Since the Democratic congressional delegation forwarded a slate of candidates to the White House counsel in 2009, the congressmen said they have contacted the office seeking meetings on the federal judicial vacancies "on several occasions."

"To date, we have neither received any correspondence in response to those requests nor have we received any information with respect to your process," the letter said. "We feel strongly that better opportunities should have been available to value our experience, input, and insight in the judge selections for Georgia."

Only one of the candidates on the delegation's original list to fill vacancies on the Northern District bench—Amy Totenberg —was nominated by the White House and confirmed by the U.S. Senate. Steve Jones, a former Superior Court judge in Athens, was on a list of potential nominees compiled by the committee for a federal judgeship in the Middle District. After that post went to a Macon lawyer, the president nominated Jones to the Northern District bench. Jones and Totenberg were both confirmed by the U.S. Senate in 2011.

In seeking a meeting with the White House counsel, the congressmen said they wanted "to ensure that we have an opportunity to work with the Administration and Georgia's senators to ensure that the best candidates are nominated."

Their letter noted that although they have submitted several candidates for nomination to the federal bench in Georgia during the last two sessions of Congress, "Our Senate colleagues put none of these names forward."

One of those candidates was V. Natasha Perdew Silas, a federal public defender in Atlanta. The president nominated Silas and U.S. Magistrate Judge Linda Walker —both African-American women—to the federal bench in 2011. Silas' name was among those the congressional committee had recommended in 2009.

Walker was recommended by a six-man committee of lawyers who have been advising Chambliss and Isakson on federal judicial appointments. U.S. Senate Judiciary Committee staff told the Daily Report that the two women were nominated as part of a package deal, but Georgia's senators opposed Silas and refused to return their blue slips to the committee, which would have allowed her confirmation hearings to proceed.

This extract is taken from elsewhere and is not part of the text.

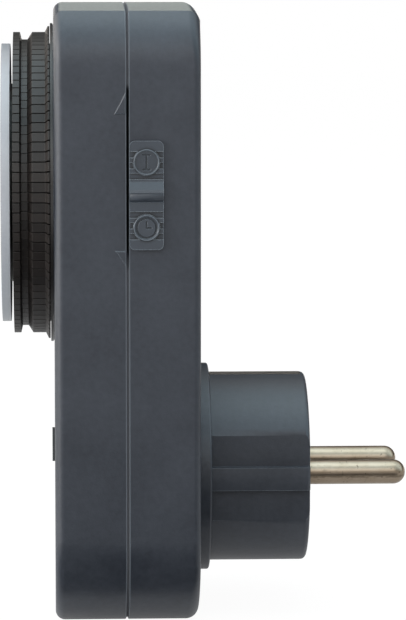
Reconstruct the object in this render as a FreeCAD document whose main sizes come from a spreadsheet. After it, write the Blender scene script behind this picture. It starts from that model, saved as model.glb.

The White House subsequently withdrew both nominations.

In their letter to the White House counsel, the Democratic congressmen insisted it is "essential" that they participate in selecting candidates for nomination to the federal bench "to ensure a representative federal judiciary in Georgia."

"Although the Constitution tasks the Senate with providing 'advice and consent' on judicial nominees, we further believe that Georgia's Democratic congressmen will meaningfully contribute to this process by including both chambers to ensure that Georgia gets the very best talent available," the letter said.